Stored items
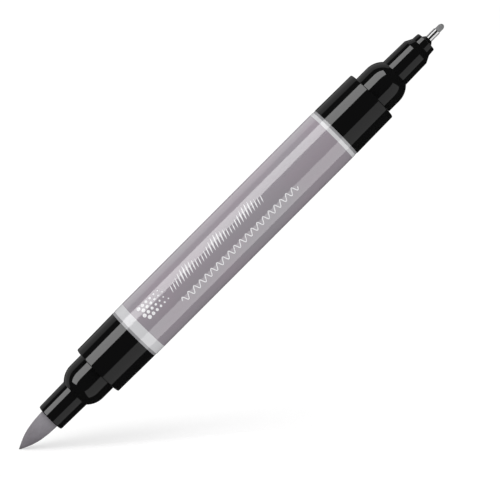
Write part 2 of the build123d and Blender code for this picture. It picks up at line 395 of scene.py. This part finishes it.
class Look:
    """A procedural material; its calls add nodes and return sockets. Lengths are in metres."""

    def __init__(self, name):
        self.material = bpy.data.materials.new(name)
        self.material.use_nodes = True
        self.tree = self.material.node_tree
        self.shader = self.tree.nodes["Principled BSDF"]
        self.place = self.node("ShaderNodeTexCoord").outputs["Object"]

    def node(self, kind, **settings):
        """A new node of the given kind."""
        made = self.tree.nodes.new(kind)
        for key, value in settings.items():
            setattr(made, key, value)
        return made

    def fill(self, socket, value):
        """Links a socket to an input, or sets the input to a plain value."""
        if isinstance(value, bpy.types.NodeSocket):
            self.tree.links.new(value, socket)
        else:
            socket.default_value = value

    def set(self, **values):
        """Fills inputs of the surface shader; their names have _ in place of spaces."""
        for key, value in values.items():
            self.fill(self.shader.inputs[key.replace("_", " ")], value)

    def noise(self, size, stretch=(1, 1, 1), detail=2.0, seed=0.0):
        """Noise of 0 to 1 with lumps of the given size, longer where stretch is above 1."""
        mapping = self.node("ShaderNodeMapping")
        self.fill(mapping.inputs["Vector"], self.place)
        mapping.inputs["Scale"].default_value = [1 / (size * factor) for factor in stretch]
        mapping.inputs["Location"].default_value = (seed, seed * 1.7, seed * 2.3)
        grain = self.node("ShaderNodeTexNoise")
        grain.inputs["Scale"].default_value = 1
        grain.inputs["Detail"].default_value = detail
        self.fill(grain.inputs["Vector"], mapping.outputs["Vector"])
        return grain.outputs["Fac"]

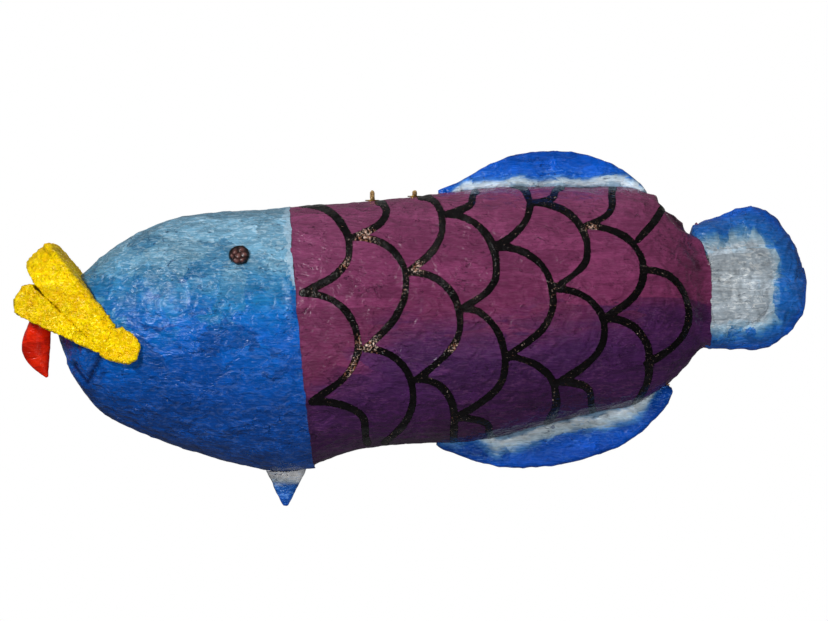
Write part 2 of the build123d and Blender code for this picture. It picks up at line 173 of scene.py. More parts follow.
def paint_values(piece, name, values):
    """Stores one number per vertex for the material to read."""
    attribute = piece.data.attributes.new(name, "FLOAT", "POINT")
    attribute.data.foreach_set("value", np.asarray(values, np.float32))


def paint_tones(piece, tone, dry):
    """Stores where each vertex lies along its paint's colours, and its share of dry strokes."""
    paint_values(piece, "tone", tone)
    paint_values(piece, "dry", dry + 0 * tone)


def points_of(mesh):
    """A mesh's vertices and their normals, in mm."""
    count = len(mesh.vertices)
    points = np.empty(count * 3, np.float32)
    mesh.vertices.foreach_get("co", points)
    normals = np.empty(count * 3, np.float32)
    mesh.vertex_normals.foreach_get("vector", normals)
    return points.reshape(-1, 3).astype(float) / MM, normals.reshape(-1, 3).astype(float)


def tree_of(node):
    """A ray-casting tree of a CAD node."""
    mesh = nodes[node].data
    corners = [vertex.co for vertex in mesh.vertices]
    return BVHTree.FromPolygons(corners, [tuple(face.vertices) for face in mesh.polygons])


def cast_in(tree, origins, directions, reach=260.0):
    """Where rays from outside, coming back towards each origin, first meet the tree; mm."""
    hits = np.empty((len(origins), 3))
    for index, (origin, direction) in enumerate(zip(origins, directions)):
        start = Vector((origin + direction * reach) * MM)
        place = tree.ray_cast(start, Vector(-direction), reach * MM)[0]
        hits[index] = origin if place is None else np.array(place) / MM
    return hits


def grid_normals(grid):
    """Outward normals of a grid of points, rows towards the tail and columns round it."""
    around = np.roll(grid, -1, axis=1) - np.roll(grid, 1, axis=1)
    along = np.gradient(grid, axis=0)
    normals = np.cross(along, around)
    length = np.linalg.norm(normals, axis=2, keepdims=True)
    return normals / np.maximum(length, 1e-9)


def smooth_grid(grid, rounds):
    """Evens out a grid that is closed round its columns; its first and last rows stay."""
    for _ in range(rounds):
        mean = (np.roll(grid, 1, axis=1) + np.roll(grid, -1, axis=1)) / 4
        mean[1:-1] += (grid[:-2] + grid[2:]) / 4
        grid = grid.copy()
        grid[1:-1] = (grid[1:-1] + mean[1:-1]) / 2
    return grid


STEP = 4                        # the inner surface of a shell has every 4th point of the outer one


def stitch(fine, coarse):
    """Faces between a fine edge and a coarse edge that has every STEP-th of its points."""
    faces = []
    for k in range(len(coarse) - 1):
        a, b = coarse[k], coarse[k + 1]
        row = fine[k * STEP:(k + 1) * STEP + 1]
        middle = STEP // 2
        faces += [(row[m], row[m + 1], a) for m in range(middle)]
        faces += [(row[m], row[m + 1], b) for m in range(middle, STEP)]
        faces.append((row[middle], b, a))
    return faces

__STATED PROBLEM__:
Quote exactly the lines running from the start of the listing above through the line where "procedural material; its" is found, and output no other lines.

__PROBLEM SOLUTION__:
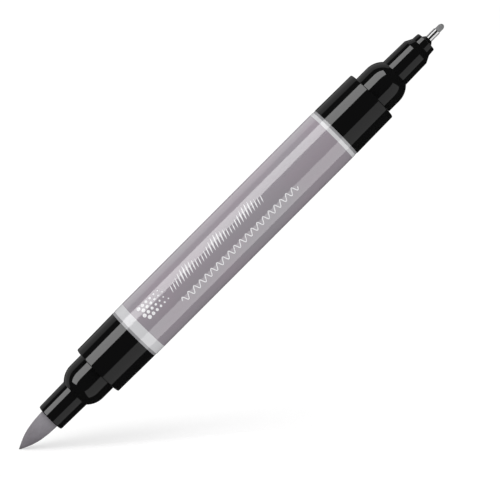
Write part 2 of the build123d and Blender code for this picture. It picks up at line 395 of scene.py. This part finishes it.
class Look:
    """A procedural material; its calls add nodes and return sockets. Lengths are in metres."""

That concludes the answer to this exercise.